Нет, Саймон был человеком отнюдь не религиозным, а молитва была совсем коротенькая и довольно тривиальная. Тем не менее в душе его она нашла отклик. Более того, она находила отклик в душе Ингрид. Изменить состояние Ингрид он не может. Она в больнице, лежит в коме, мысль об этом доставляет ему постоянную и острую боль, но приходится терпеть, потому что безрассудно было бы думать, что ему по силам здесь что-нибудь изменить.
Нет, не по силам.
Тогда смирись с этим. Пусть все идет своим чередом. Делай то, что тебе по силам.
Например, ищи свою дочь.
Саймон дошел до машины и позвонил Елене Рамирес.
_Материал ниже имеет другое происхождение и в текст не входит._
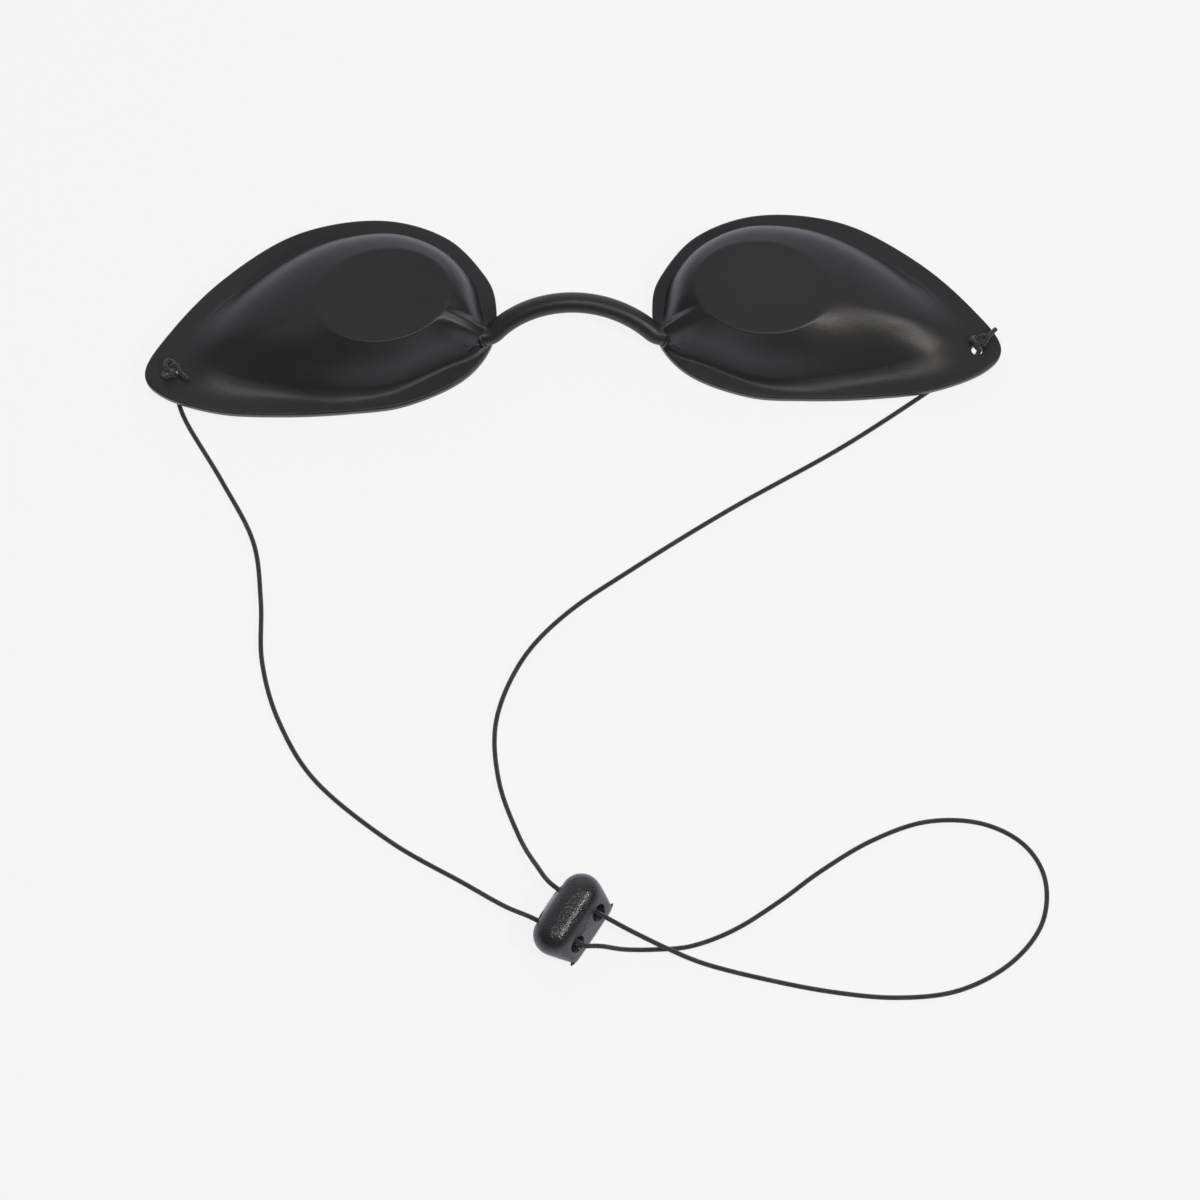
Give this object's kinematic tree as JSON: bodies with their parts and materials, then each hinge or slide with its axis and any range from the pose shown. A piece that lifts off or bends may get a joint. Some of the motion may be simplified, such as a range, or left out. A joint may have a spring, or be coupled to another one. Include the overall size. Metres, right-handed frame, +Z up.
{
  "type": "light therapy goggles",
  "caption": "Opaque domed eye cups joined by a flexible nose bridge rod, worn with a thin elastic head cord that runs through a sliding bead and tightens to fit.",
  "frame": {"origin": "middle of the goggles' box (cups and bridge, without the cord), on the plane that the rims rest on", "axes": "+X from the left cup to the right one, +Y from cheek to brow, +Z up from the rims, away from the face"},
  "size_m": [0.1509, 0.1368, 0.01],
  "materials": {
    "cup_plastic": "moulded soft black plastic with a fine matt grain",
    "bridge_plastic": "smooth flexible black rod with a satin sheen",
    "bead_plastic": "black plastic with a leathery grain",
    "elastic_cord": "fine braided black elastic"
  },
  "bodies": {
    "right_side": {"right_cup": "cup_plastic", "nose_bridge": "bridge_plastic", "cord_right_knot": "elastic_cord", "cord_right_strand": "elastic_cord", "cord_left_strand": "elastic_cord", "cord_loop": "elastic_cord"},
    "left_side": {"left_cup": "cup_plastic", "cord_left_knot": "elastic_cord"},
    "bead": {"bead": "bead_plastic"}
  },
  "joints": [
    {"name": "nose_bridge_flex", "type": "hinge", "parent": "right_side", "child": "left_side", "pos_m": [0.0002, -0.0001, 0.0072], "axis": [0, 1, 0], "range_deg": [-40, 40], "stiffness_Nm_per_rad": 0.0025, "deforming": ["nose_bridge", "cord_left_strand"]},
    {"name": "bead_slide", "type": "slide", "parent": "right_side", "child": "bead", "axis": [0.8339, -0.5519, 0], "range_m": [-0.003, 0.002]}
  ]
}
– Есть что-нибудь? – спросил он.
– Сначала расскажите, что у вас.
– Пейдж приехала к Аарону, а не наоборот. Мне всегда казалось, что они познакомились где-то рядом с Лэнфордским колледжем. Но она сама почему-то искала его.
– Она знала его раньше?
– Как-то так.
– Возможно, познакомились в Сети. На каком-нибудь сайте знакомств или что-то в этом роде.
– С чего бы она стала посещать эти сайты?
– А с чего другие их посещают?
– Она же первокурсница, ушла с головой в учебу, у нее там полно друзей и подруг. Я на нее не гляжу сквозь «папины очки».
– Папины очки?
– Ну, понимаете, предвзято. Смотреть на своих детей сквозь «папины очки».
– А-а, понятно.
– Такой Пейдж и была, по словам соседки по общежитию, а не как я ее видел. Вы уже поговорили с парнем из тату-салона?
– Дэмиен Горс. Сначала закончите вы, Саймон. Есть еще что-нибудь, что, по-вашему, я должна знать?
– Кое-что действительно странное о детстве Аарона. Или, по крайней мере, о его происхождении.
– Расскажите мне.
И Саймон пересказал ей историю, поведанную ему Энид, про Аарона и про байку Уайли насчет его погибшей матери-итальянки. Когда он закончил, в трубке повисло молчание. Потом он услышал, как она что-то набирает на клавиатуре.
– Елена?
– Пытаюсь погуглить фотографии Аарона и его отца.
– Зачем?
Пауза.
– Что-то ничего нет. Ага, вижу несколько фоток отца возле гостиницы. Уайли.
– Но зачем, что случилось?
– Наверное, это прозвучит странно…
– Но?
– Но вы видели и Аарона, и Уайли в лицо.
– Да.
– Как вы думаете, они отец и сын? Я имею в виду, биологические.
– Нет, – не задумываясь, ответил Саймон. – То есть… послушайте, я не знаю. Там что-то не так. А что?
– Может, и ничего.
– Но все-таки?
– Генри Торп был усыновлен, – сказала Елена. – Дэмиен Горс тоже.
Саймона пробрал озноб, но все же он произнес:
– Что за бред.
– Знаю.
– Пейдж никто не удочерял, она мне родная дочь.